Feature selection¶

Demo of feature selection in scikit-learn and how things can go terribly wrong.

In [2]:

# first a few imports...
import numpy as np
from sklearn import feature_selection
from sklearn.model_selection import StratifiedKFold
from sklearn.model_selection import cross_validate
from sklearn.pipeline import Pipeline
from sklearn.pipeline import make_pipeline
from sklearn.feature_selection import RFE,RFECV
from sklearn.svm import SVC,LinearSVC
import warnings
warnings.filterwarnings('ignore')

In [23]:

# let's read in the yeast gene expression data that you used in an earlier assignment:
data = np.genfromtxt("data/yeast2.csv", delimiter = ",")
X = data[:,1:]
y = data[:,0]
print(X.shape)

(524, 79)

Let's establish a baseline of how well are we doing with an SVM with a linear kernel:

In [4]:

cv_generator = StratifiedKFold(n_splits=5, shuffle=True, random_state=0)
results_orig = cross_validate(LinearSVC(), X, y, cv=cv_generator, scoring='roc_auc', return_train_score=False)
print(np.mean(results_orig['test_score']))

0.998674897119

Not let's add many noisy features and see how that affects classifier performance:

In [5]:

X = np.hstack((X, np.random.randn(len(y), 1000)))
results_noisy = cross_validate(LinearSVC(), X, y, cv=cv_generator, scoring='roc_auc', return_train_score=False)
print(np.mean(results_noisy['test_score']))

0.570410751029

Let's create an instance of RFE that uses an SVM to define weights for the features (any linear classifier will work):

In [8]:

selector = RFE(LinearSVC(), step=0.1, n_features_to_select=20)
# run feature selection:
selector = selector.fit(X, y)
# check which features got chosen:
print (sum(selector.support_[:79]), sum(selector.support_[79:]))

18 2

The fit method did not change the data. To do that:

In [9]:

Xt=selector.fit_transform(X,y)

Evaluation of the classification performance of feature selection is actually not trivial. To demonstrate a potential issue let's use a gene expression data set available from the libsvm repository.

In [16]:

from sklearn.datasets import load_svmlight_file
X, y = load_svmlight_file("data/colon-cancer.data")
X.shape

In [17]:

results = cross_validate(LinearSVC(), X, y, cv=cv_generator, scoring='roc_auc', return_train_score=False)
print(np.mean(results['test_score']))

0.87375

Now let's perform feature selection using RFE and evaluate the resulting accuracy:

In [20]:

selector = RFE(LinearSVC(), step=0.1, n_features_to_select=30)
Xt=selector.fit_transform(X,y)

results_wrong = cross_validate(LinearSVC(), Xt, y, cv=cv_generator, scoring='roc_auc', return_train_score=False)
print(np.mean(results_wrong['test_score']))

1.0

Now whenever we get such a fabulous result we need to be concerned.
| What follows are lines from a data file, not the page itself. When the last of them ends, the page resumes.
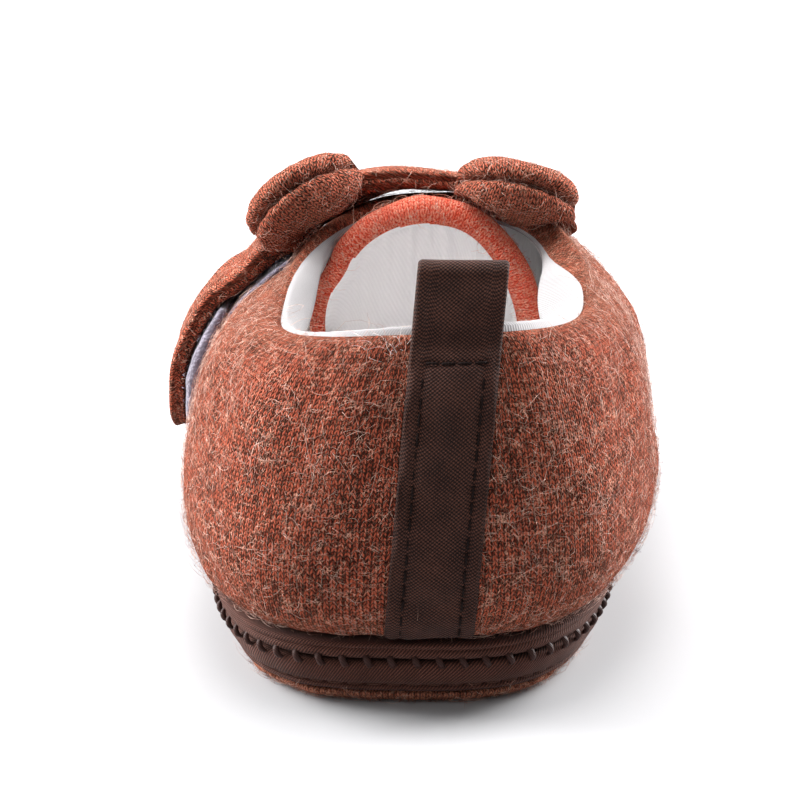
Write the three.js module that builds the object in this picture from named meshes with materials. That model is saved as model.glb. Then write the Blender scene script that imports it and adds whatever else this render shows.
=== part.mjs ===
// A soft padded baby shoe for the left foot: a knit upper with a rolled collar, a short tongue,
// a strap with two stuffed ears over the instep, a pull tab up the heel and a cloth-covered sole.
// Millimetres, +Z up, +Y towards the toe, +X towards the inner side of the foot.
// The origin is on the floor under the middle of the shoe's box.
import * as THREE from "three";

// Driving sizes of the whole shoe
const shoeLength = 124; // heel swell to toe
const heelWidth = 66.4; // across the padded heel
const ballWidth = 66.5; // across the padded forefoot
const heelHeight = 50.4; // floor to the knit's edge at the back of the collar
const sideHeight = 46.2; // floor to the same edge at the side of the collar
const instepHeight = 52.4; // floor to the same edge at the front of the collar
const collarLean = 2.8; // how far the soft collar leans inward over the sole
const collarTilt = 1; // how much higher the collar's inner side stands than its middle
const inflare = 3; // how far the toe turns in towards the big toe's side
const toeSpring = 4; // how far the toe is lifted off the floor
const springStart = 20; // where along the length the toe begins to lift

// Sole sizes
const soleInset = 3.75; // how far the upper swells past the sole at the heel and at the toe
const soleLength = shoeLength - 2 * soleInset;
const soleHeelWidth = 56;
const soleBallWidth = 59;
const soleFlare = 3.2; // how far the sole spreads from the floor to its top
const padThickness = 1.9; // knit cloth pad that meets the floor
const bandHeight = 4.9; // cloth-wrapped sole body
const weltHeight = 2.4; // folded strip round the top of the sole
const weltWidth = 5.2;
const padTuck = 3.4; // how far the pad's flat face stays inside the sole's edge
const insoleThickness = 2;

// Upper, tongue, strap and trim sizes
const wall = 3.4; // knit, foam and lining together
const rollSides = 5; // the collar's padded roll beside the ankle
const rollLean = 0.8; // how much thicker it is on the inner side than the mean of both
const rollEnds = 3.4; // the same at the heel and beside the tongue
const tongueWidth = 33;
const tongueTaper = 2.6; // how much narrower it becomes where it passes under the vamp
const tongueDrop = 19; // from the tongue's top down to its side edges
const tongueThickness = 4.2;
const tongueLength = 24; // from its free edge to its seam under the vamp
const tongueTop = 54.9; // floor to the top of the tongue
const tongueBack = -2.4; // where along the length its free edge lies
const tongueCentre = -0.5; // how far its middle is from the heel's middle
const tongueEase = 0.5; // room between it and the collar's roll
const tongueThin = 2.6; // its thickness under the vamp
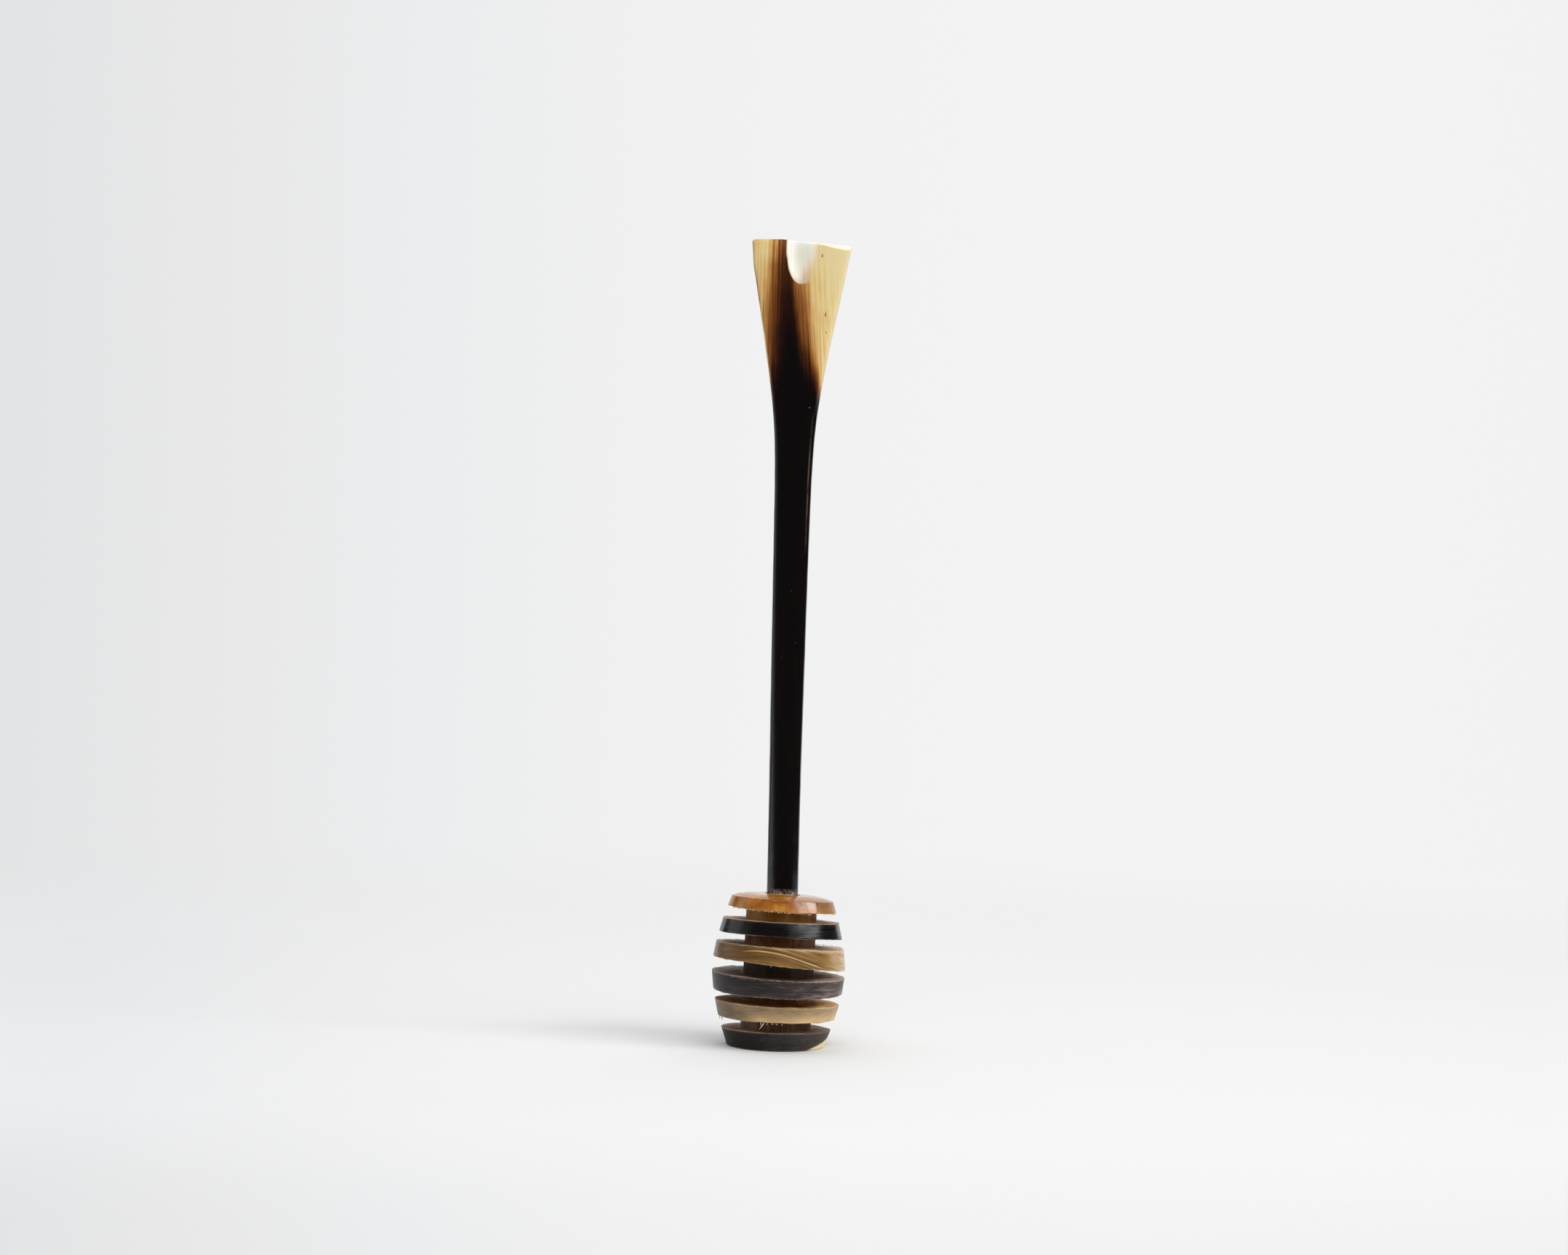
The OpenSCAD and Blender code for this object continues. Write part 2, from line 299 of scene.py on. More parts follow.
def domeZ(x, y):
    # Top face of the top disc: a dome that falls with a power of the distance from
    # the middle of the tilted rim
    top = discs["top_disc"]
    rim = barrelR(rimZ) - head["edgeBreak"]
    gain = (barrelR(rimZ) - barrelR(rimZ - 0.1)) / 0.1 * barrelR(rimZ)
    right, front = (math.radians(a) for a in top["over"])
    centreX = (rimZ - bellyZ) * math.tan(lean) - gain * math.tan(right - lean)
    centreY = -gain * math.tan(front)
    share = np.clip(np.hypot(x - centreX, y - centreY) / rim, 0, 1)
    return sawZ(top, "over", x, y) + head["crownH"] * (1 - share ** head["crownFullness"])


# Hand work on the discs in millimetres: wobble of the turned rim, unevenness of the saw
# cuts, tooth marks of the saw and their spacing, the torn fibres at the edges (polishedTorn
# is the share left on the top disc), how much and how far each edge frays (lower, upper),
# and the calm margins of a glued ring and of the foot. faceSpread below 1 puts more of a
# face's rings near its rim, and cutRounds is how often a point is stepped to a cut.
handWork = {
    "columns": 384, "faceRings": 20, "rimRings": 13, "cornerRings": 6, "faceSpread": 0.8, "cutRounds": 8,
    "wobble": 0.02, "cutWaves": 0.05, "sawTeeth": 0.02, "toothSpacing": 0.55, "tornEdge": 0.05,
    "polishedTorn": 0.1, "fray": ((0.6, 0.2), (1.0, 0.24)), "glued": (0.1, 0.7), "footCalm": (0.1, 0.6),
}


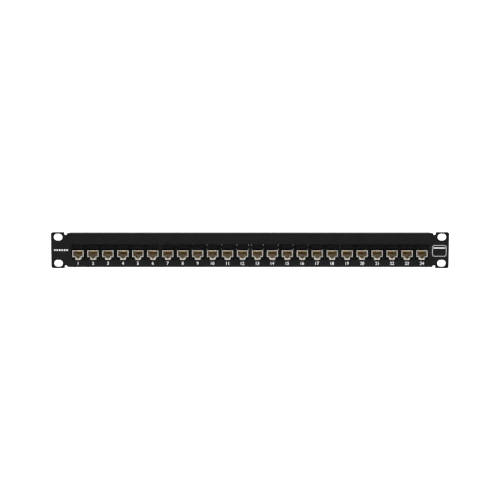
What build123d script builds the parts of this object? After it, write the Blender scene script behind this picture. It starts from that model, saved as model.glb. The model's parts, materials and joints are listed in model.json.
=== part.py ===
from build123d import *
import os

# Rack-mount patch panel, one rack unit high, with 24 shielded eight-way outlets.
# Millimetres. X runs along the panel, to the right seen from the front. The front faces -Y, Z is up.
# The origin is the centre of the four rack slots, on the rear (mounting) face of the ears.

os.makedirs("parts", exist_ok=True)

# ---------------------------------------------------------------- driving dimensions
port_pitch = 18.15           # centre to centre of neighbouring outlets
ports_per_window = 6
window_count = 4
port_count = ports_per_window * window_count

# folded steel panel
sheet = 1.5
ear_width = 16.2             # ear, from the relief notch out to the end
ear_height = 44.0
ear_corner = 2.5             # the ear's two outer corners
end_margin = 4.0             # steel beyond the last outlet's share of the panel
body_height = 41.8           # over the two flanges
bend_outer = 2.5
bend_inner = bend_outer - sheet
flange_depth = 20.0          # flanges, back from the mounting face
notch_width = 3.3            # bend relief between the body and each ear
notch_depth = 2.3            # below the outer face of the flange
slot_length = 10.4
slot_height = 7.9
slot_inset = 8.75            # slot centre in from the panel's end
slot_spacing = 31.75         # between the two slots of one ear

# windows in the face
window_top = 6.9
window_clearance = 0.2       # below the rims
window_corner = 0.6
rib_width = 2.5              # steel left between two windows

# moulded outlet frames behind the windows
frame_depth = 3.0
frame_gap = 0.4              # between two neighbouring frames
frame_top = 13.4
frame_bottom = -18.0
frame_lip = 0.2              # how far the frame's openings reach past the window above
frame_lip_low = 0.1          # and below it
divider_width = 2.25         # strip seen between two outlets
ledge_depth = 1.8            # front of the ledges that the housings rest on
latch_edge_gap = 0.15        # between the housing's body and the ledges
dot_diameter = 1.25
dot_height = 5.5
dot_depth = 1.0
key_width = 1.5
key_height = 1.8
key_middle = -10.4

# weld studs and nuts that hold the frames
stud_radius = 1.5
stud_length = 7.0
stud_clearance = 0.2
stud_across = 2              # outlet pitches from the frame's centre
stud_inset_top = 3.2         # stud centre below the frame's top edge
stud_inset_bottom = 3.2
nut_across_flats = 5.5
nut_thickness = 2.4
thread_gap = 0.02

# socket and its metal shield
port_width = 11.8
port_top = -1.0
port_height = 6.6
rim_wall = 0.75
rim_top_wall = 0.7
rim_shoulder = 0.6           # metal under the socket beside the latch notch
rim_edge = 0.1               # broken edge round the rim
rim_ramp = 0.8               # lead-in ramps at the notch's floor and step
rim_front = -1.5             # rim stands flush with the panel's face
tongue_step_width = 6.2      # wide step of the latch notch
tongue_step_depth = 1.7
tongue_slot_width = 3.2      # narrow step below it
tongue_slot_depth = 1.0
notch_wall = 0.5             # metal beside the wide step
notch_wall_low = 0.6
rim_floor = 1.3              # metal under the notch at the rim
sleeve_floor = 0.6           # metal under the notch behind the rim
rim_corner = 0.6
shield_rear = 10.5

# outlet housing
housing_wall = 0.4
housing_floor_wall = 0.7
collar_side = 0.4            # collar beyond the body on each side
collar_drop = 0.1            # collar below the body
cheek_gap = 0.2              # under the frame's opening
cheek_length = 9.0           # full-height stretch of the cheeks beside the lever
bridge_wall = 1.0            # walls between the two cheeks
bridge_gap = 0.7             # from the lever up to the bridge over it
collar_front = 0.8
housing_rear = 24.0
corner_block_inner = 5.6
corner_block_gap = 0.4       # from the shield down to the blocks
corner_block_front = -1.4
hook_half_width = 4.0
hook_gap = 0.2               # behind the frame
hook_length = 2.6
hook_drop = 0.9

# latch lever
tab_width = 14.9
tab_bottom = 1.5
tab_top = 6.4
tab_corner = 1.3
tab_front = -2.1
tab_back = -0.3
tab_edge = 0.25
tab_inset_margin = 1.4
tab_inset_depth = 0.2
arm_width = 10.4
arm_bottom = 1.7
arm_thickness = 1.8
pivot_depth = 20.0
trunnion_radius = 1.0
trunnion_gap = 0.05
ear_gap = 0.3                # between the arm and each housing ear
ear_round = 2.2              # radius of the housing ear about the pivot
tooth_gap = 0.35             # between the frame and the tooth
tooth_tip = 1.2
tooth_length = 4.6
tooth_bite = 0.8             # how far the tooth stands above the frame's opening

# contacts, board and terminals
contact_count = 8
contact_pitch = 1.016
contact_width = 0.5
contact_thickness = 0.35
contact_run_gap = 0.4        # between the shield's ceiling and the contacts
contact_fold = 1.8           # depth of the front fold
contact_tip_depth = 9.8
contact_tip_drop = 3.9
contact_fold_radius = 0.4
carrier_depth = 3.0
carrier_slot_gap = 0.05
board_thickness = 1.2
board_gap = 0.1
terminal_gap = 0.35          # between the terminal block and the hood round it
terminal_depth = 12.0
blade_columns = 4
blade_pitch = 2.9
blade_row_offset = 3.0
blade_width = 0.4
blade_height = 3.0
blade_depth = 10.0
blade_slot_gap = 0.05
wire_notch = 1.2
wire_notch_depth = 2.0

# rear hood
hood_wall = 0.7
hood_length = 16.0
hood_corner = 1.2
hood_back_wall = 1.2
cable_bore = 3.7
collar_wall = 0.9
collar_length = 6.0

# earth strip
strip_thickness = 0.5
strip_front = 8.0
strip_rear = 17.0
strip_overhang = 3.0         # beyond the centre of the last outlet
finger_width = 4.0
finger_rise_end = 27.5
finger_end = 30.5
finger_bend = 1.0
rivet_radius = 1.6
rivet_gap = 0.05
rivet_head_radius = 2.6
rivet_head = 0.9
rivet_depth = 12.0
rivet_steps = (-11, -6, 0, 6, 11)

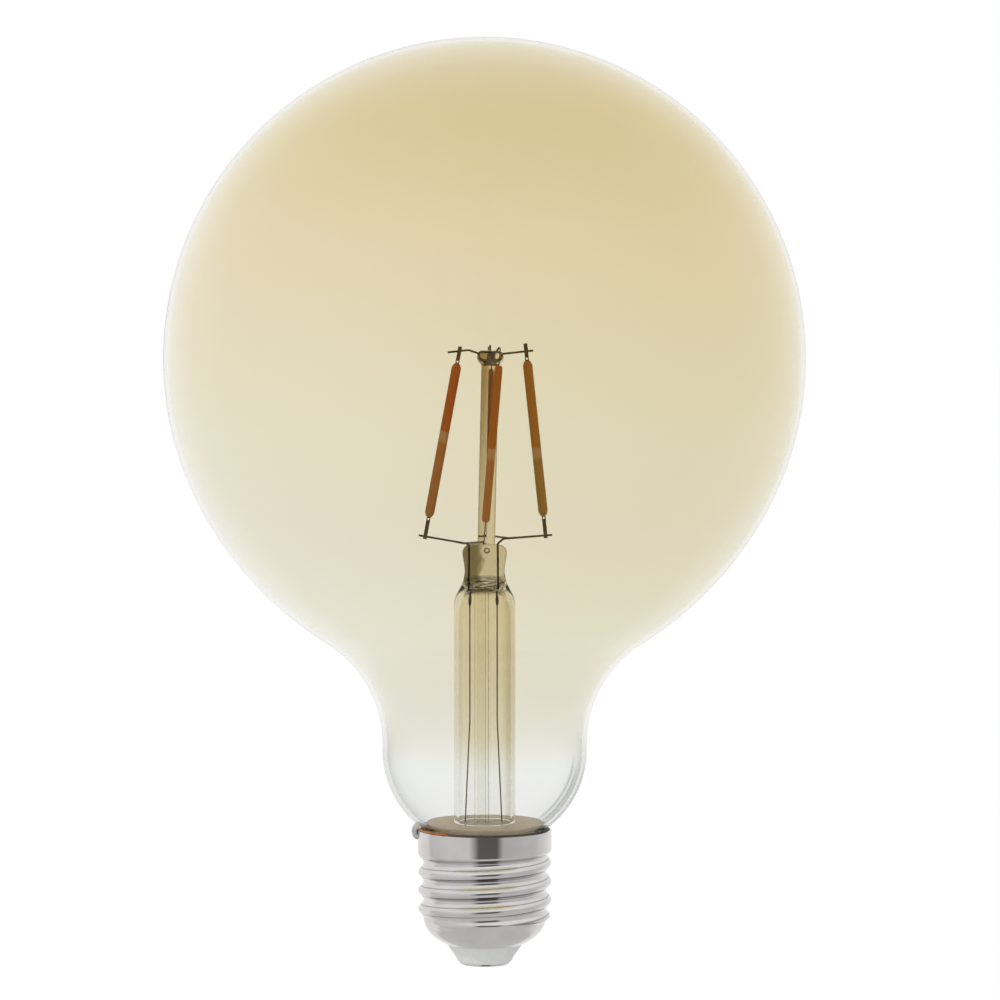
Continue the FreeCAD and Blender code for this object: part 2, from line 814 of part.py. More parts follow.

Where did we go wrong?

Here's the correct way to do this:

In [21]:

selector = RFE(LinearSVC(), step=0.1, n_features_to_select=30)
rfe_svm = make_pipeline(selector, LinearSVC())

results_nested = cross_validate(rfe_svm, X, y, cv=cv_generator, scoring='roc_auc', return_train_score=False)
print(np.mean(results_nested['test_score']))

0.88625

This issue was described in the literature in a 2002 paper.